In the first policy meeting of the monetary policy committee (MPC) chaired by new Reserve Bank of India (RBI) governor Urjit Patel, the repo rate was reduced by 25 basis points (bps) to 6.25%.
The MPC highlighted that the recent drop in inflation reflects a downward shift in food inflation momentum and opens up space for policy action. That said, it emphasised that the implementation of the 7th Pay Commission recommendations, especially the increase in house rent allowance, and the increase in minimum wages due to possible spillovers through minimum support prices, could pose a challenge going ahead. Overall, the central bank has retained its March 2017 inflation target of 5% —with upside risks that have reduced compared with August.
Going ahead, we expect inflation to trend lower and average 4.8% in the second half of FY17, because of the good monsoon and supported by steps taken by the government to manage food supply. In our view, the good monsoon will also push up rural incomes and boost private consumption by 90 bps this fiscal, supporting GDP growth. Overall, we expect inflation to average 5% and GDP to grow at 7.9% in fiscal 2017.
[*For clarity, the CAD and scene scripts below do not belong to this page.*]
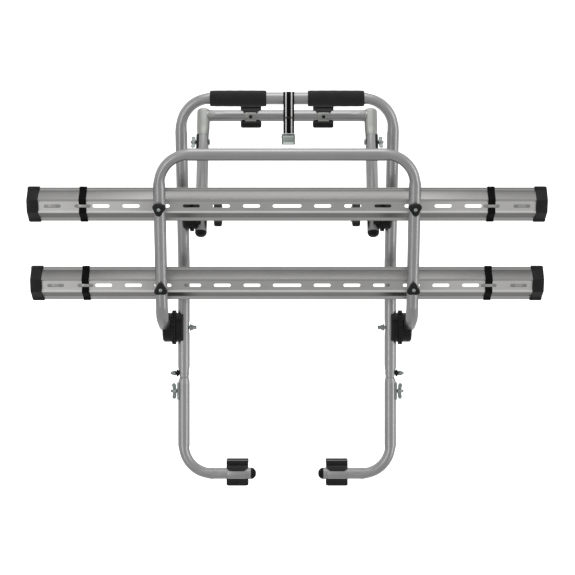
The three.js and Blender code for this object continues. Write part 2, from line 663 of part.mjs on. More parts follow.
// A three-lobed knob on its bolt, which passes through the bracket and the rail's slot.
function railKnob() {
  const grip = alongY(lobed(17.5, 4.5, 3, 18), -30, -TUBE - GAP);
  const bolt = turnedAlongY([
    [-33, 3.2], [WEB_Y + 1 + GAP, 3.2], [WEB_Y + 1 + GAP, 8], [WEB_Y + 5, 8],
  ]);
  return built([grip, bolt]);
}

function platformParts() {
  platformBracket();
  for (const [level, along] of [['upper', 0], ['lower', -RAIL_SPACING]]) {
    piece(platform, `${level}_rail`, wheelRail(), railMetal, [0, 0, along]);
    pair(platform, `${level}_rail_cap`, railCap(), plastic, [RAIL_HALF + GAP, 0, along]);
    pair(platform, `${level}_wheel_strap`, wheelStrap(), webbing, [STRAP_X, 0, along]);
    pair(platform, `${level}_rail_knob`, railKnob(), plastic, [PLATFORM_X, 0, along]);
  }
}

mainFrame();
securityStrap();
hinges();
hookFrameParts();
lowerArms();
platformParts();

export default carrier;
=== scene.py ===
# Rear-door bicycle carrier, folded for storage: its looks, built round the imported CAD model.
# Shapes are drawn in millimetres in three working frames, and build() puts them in the row frame:
#   CARRIER  x right, y towards the vehicle, z up; z = 0 between the rails, y = 0 on the lower legs
#   HOOKS    the tilting hook frame: origin on its hinge, z up along its legs
#   PLATFORM the folding platform: origin on the bracket at the upper rail, z up along the bracket

import json
import math

import bmesh
import bpy
import numpy as np
from mathutils import Matrix, Vector


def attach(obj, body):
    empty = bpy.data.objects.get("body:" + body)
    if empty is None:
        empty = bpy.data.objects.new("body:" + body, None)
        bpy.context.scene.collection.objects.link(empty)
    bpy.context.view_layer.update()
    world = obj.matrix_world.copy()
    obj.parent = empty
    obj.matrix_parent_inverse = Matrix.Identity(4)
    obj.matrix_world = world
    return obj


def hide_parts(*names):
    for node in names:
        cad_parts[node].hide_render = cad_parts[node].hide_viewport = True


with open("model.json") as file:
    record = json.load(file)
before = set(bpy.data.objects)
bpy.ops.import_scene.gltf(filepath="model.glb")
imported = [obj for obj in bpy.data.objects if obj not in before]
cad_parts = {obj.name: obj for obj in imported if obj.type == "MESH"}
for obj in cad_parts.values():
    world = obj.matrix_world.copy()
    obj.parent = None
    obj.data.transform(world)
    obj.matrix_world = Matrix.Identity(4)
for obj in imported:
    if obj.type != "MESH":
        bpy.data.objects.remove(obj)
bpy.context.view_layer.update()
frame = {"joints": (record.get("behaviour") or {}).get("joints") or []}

# ---- driving dimensions, mm
MM = 0.001
GAP = 0.3
TUBE = 15.0
WALL = 1.4
NECK = 12.4

FRAME_X = 264.3
FRAME_TOP = 469.0
KNEE = 60.0
FRAME_LEAN = math.radians(15.8)
FRAME_CORNER = 75.0
KNEE_RADIUS = 120.0
FOOT = -229.0

TILT_Z = 186.0
HOOK_LEAN = math.radians(20)
UPPER_HOOK_RISE = math.radians(15)
INNER_X = 217.6
INNER_TOP = 218.0
INNER_FOOT = -48.0
SLIDER_BOLT = 202.0
CROSSBAR = 278.0
SLIDER_TOP = 297.0
SLIDER_NECK_END = 60.0
SLIDER_TRAVEL = 80.0
KNOB_X = 164.6
NUT_SEAT = 18.2
CROSSBAR_RADIUS = 14.6
UPPER_HOOK_X = 94.5

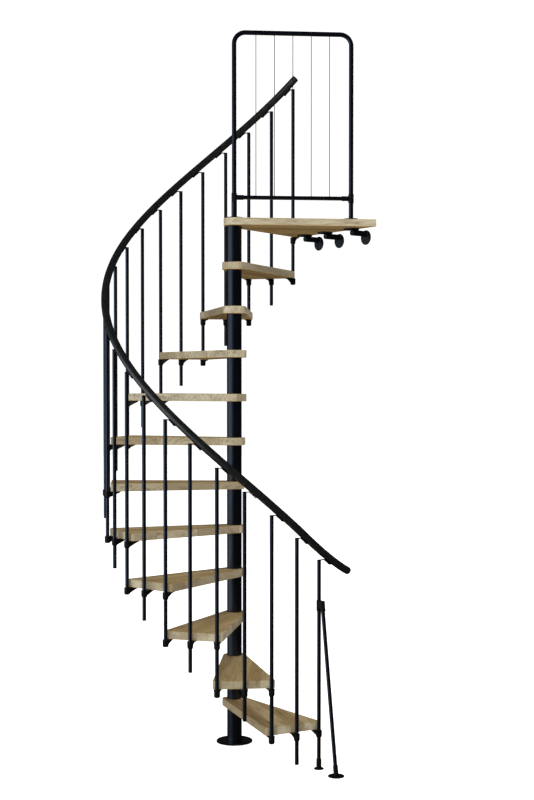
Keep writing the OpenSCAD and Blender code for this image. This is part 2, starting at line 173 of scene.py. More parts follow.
def turned(profile, steps):
    """A shape turned on Z from a closed outline of (radius, height) pairs, which may run along the axis."""
    deselect()
    bpy.ops.mesh.primitive_circle_add(vertices=len(profile), radius=1.0)
    piece = bpy.context.object
    for corner, (radius, height) in zip(piece.data.vertices, profile):
        corner.co = (radius, 0.0, height)
    edit(piece)
    bpy.ops.mesh.spin(steps=steps, angle=math.tau, center=(0, 0, 0), axis=(0, 0, 1))
    bpy.ops.mesh.select_all(action="SELECT")
    bpy.ops.mesh.remove_doubles(threshold=0.00001)
    bpy.ops.mesh.delete_loose(use_verts=True, use_edges=True, use_faces=False)
    bpy.ops.mesh.select_all(action="SELECT")
    bpy.ops.mesh.normals_make_consistent(inside=False)
    bpy.ops.object.mode_set(mode="OBJECT")
    return piece


def soften(piece, width, segments=2, angle=40.0):
    """Rounds the piece's edges that are sharper than the angle."""
    deselect()
    piece.select_set(True)
    bpy.context.view_layer.objects.active = piece
    bevel = piece.modifiers.new("soften", "BEVEL")
    bevel.width = width
    bevel.segments = segments
    bevel.limit_method = "ANGLE"
    bevel.angle_limit = math.radians(angle)
    bevel.use_clamp_overlap = True
    bpy.ops.object.modifier_apply(modifier=bevel.name)


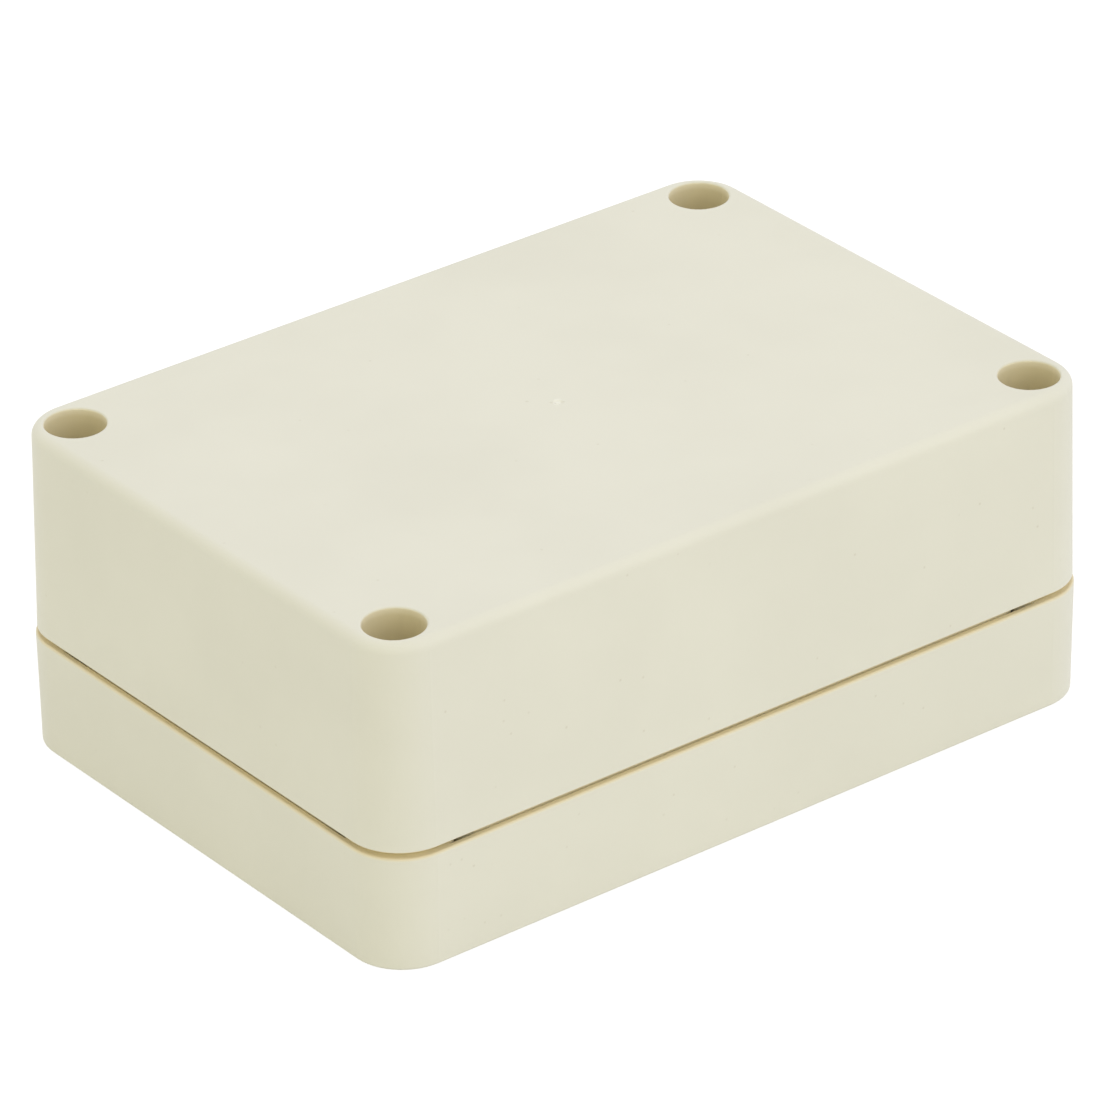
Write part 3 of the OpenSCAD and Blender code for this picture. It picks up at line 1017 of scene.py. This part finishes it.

For fiscal 2017, we expect CPI to stay soft at 5% on average — or 10 basis points (bps) higher than in fiscal 2016 — given that monsoon has been normal with a favourable temporal and spatial distribution. Good rains will soften food inflation and offset the upside risk to overall inflation from sticky services inflation. That said, risks to overall inflation going ahead could emanate from narrowing output gap pushing up core inflation; and, the 7th Pay Commission and One Rank One Pension payouts. Further, we expect oil prices to remain contained at $40-45 per barrel in 2016. That will help keep inflation, fiscal deficit and current account deficit under control.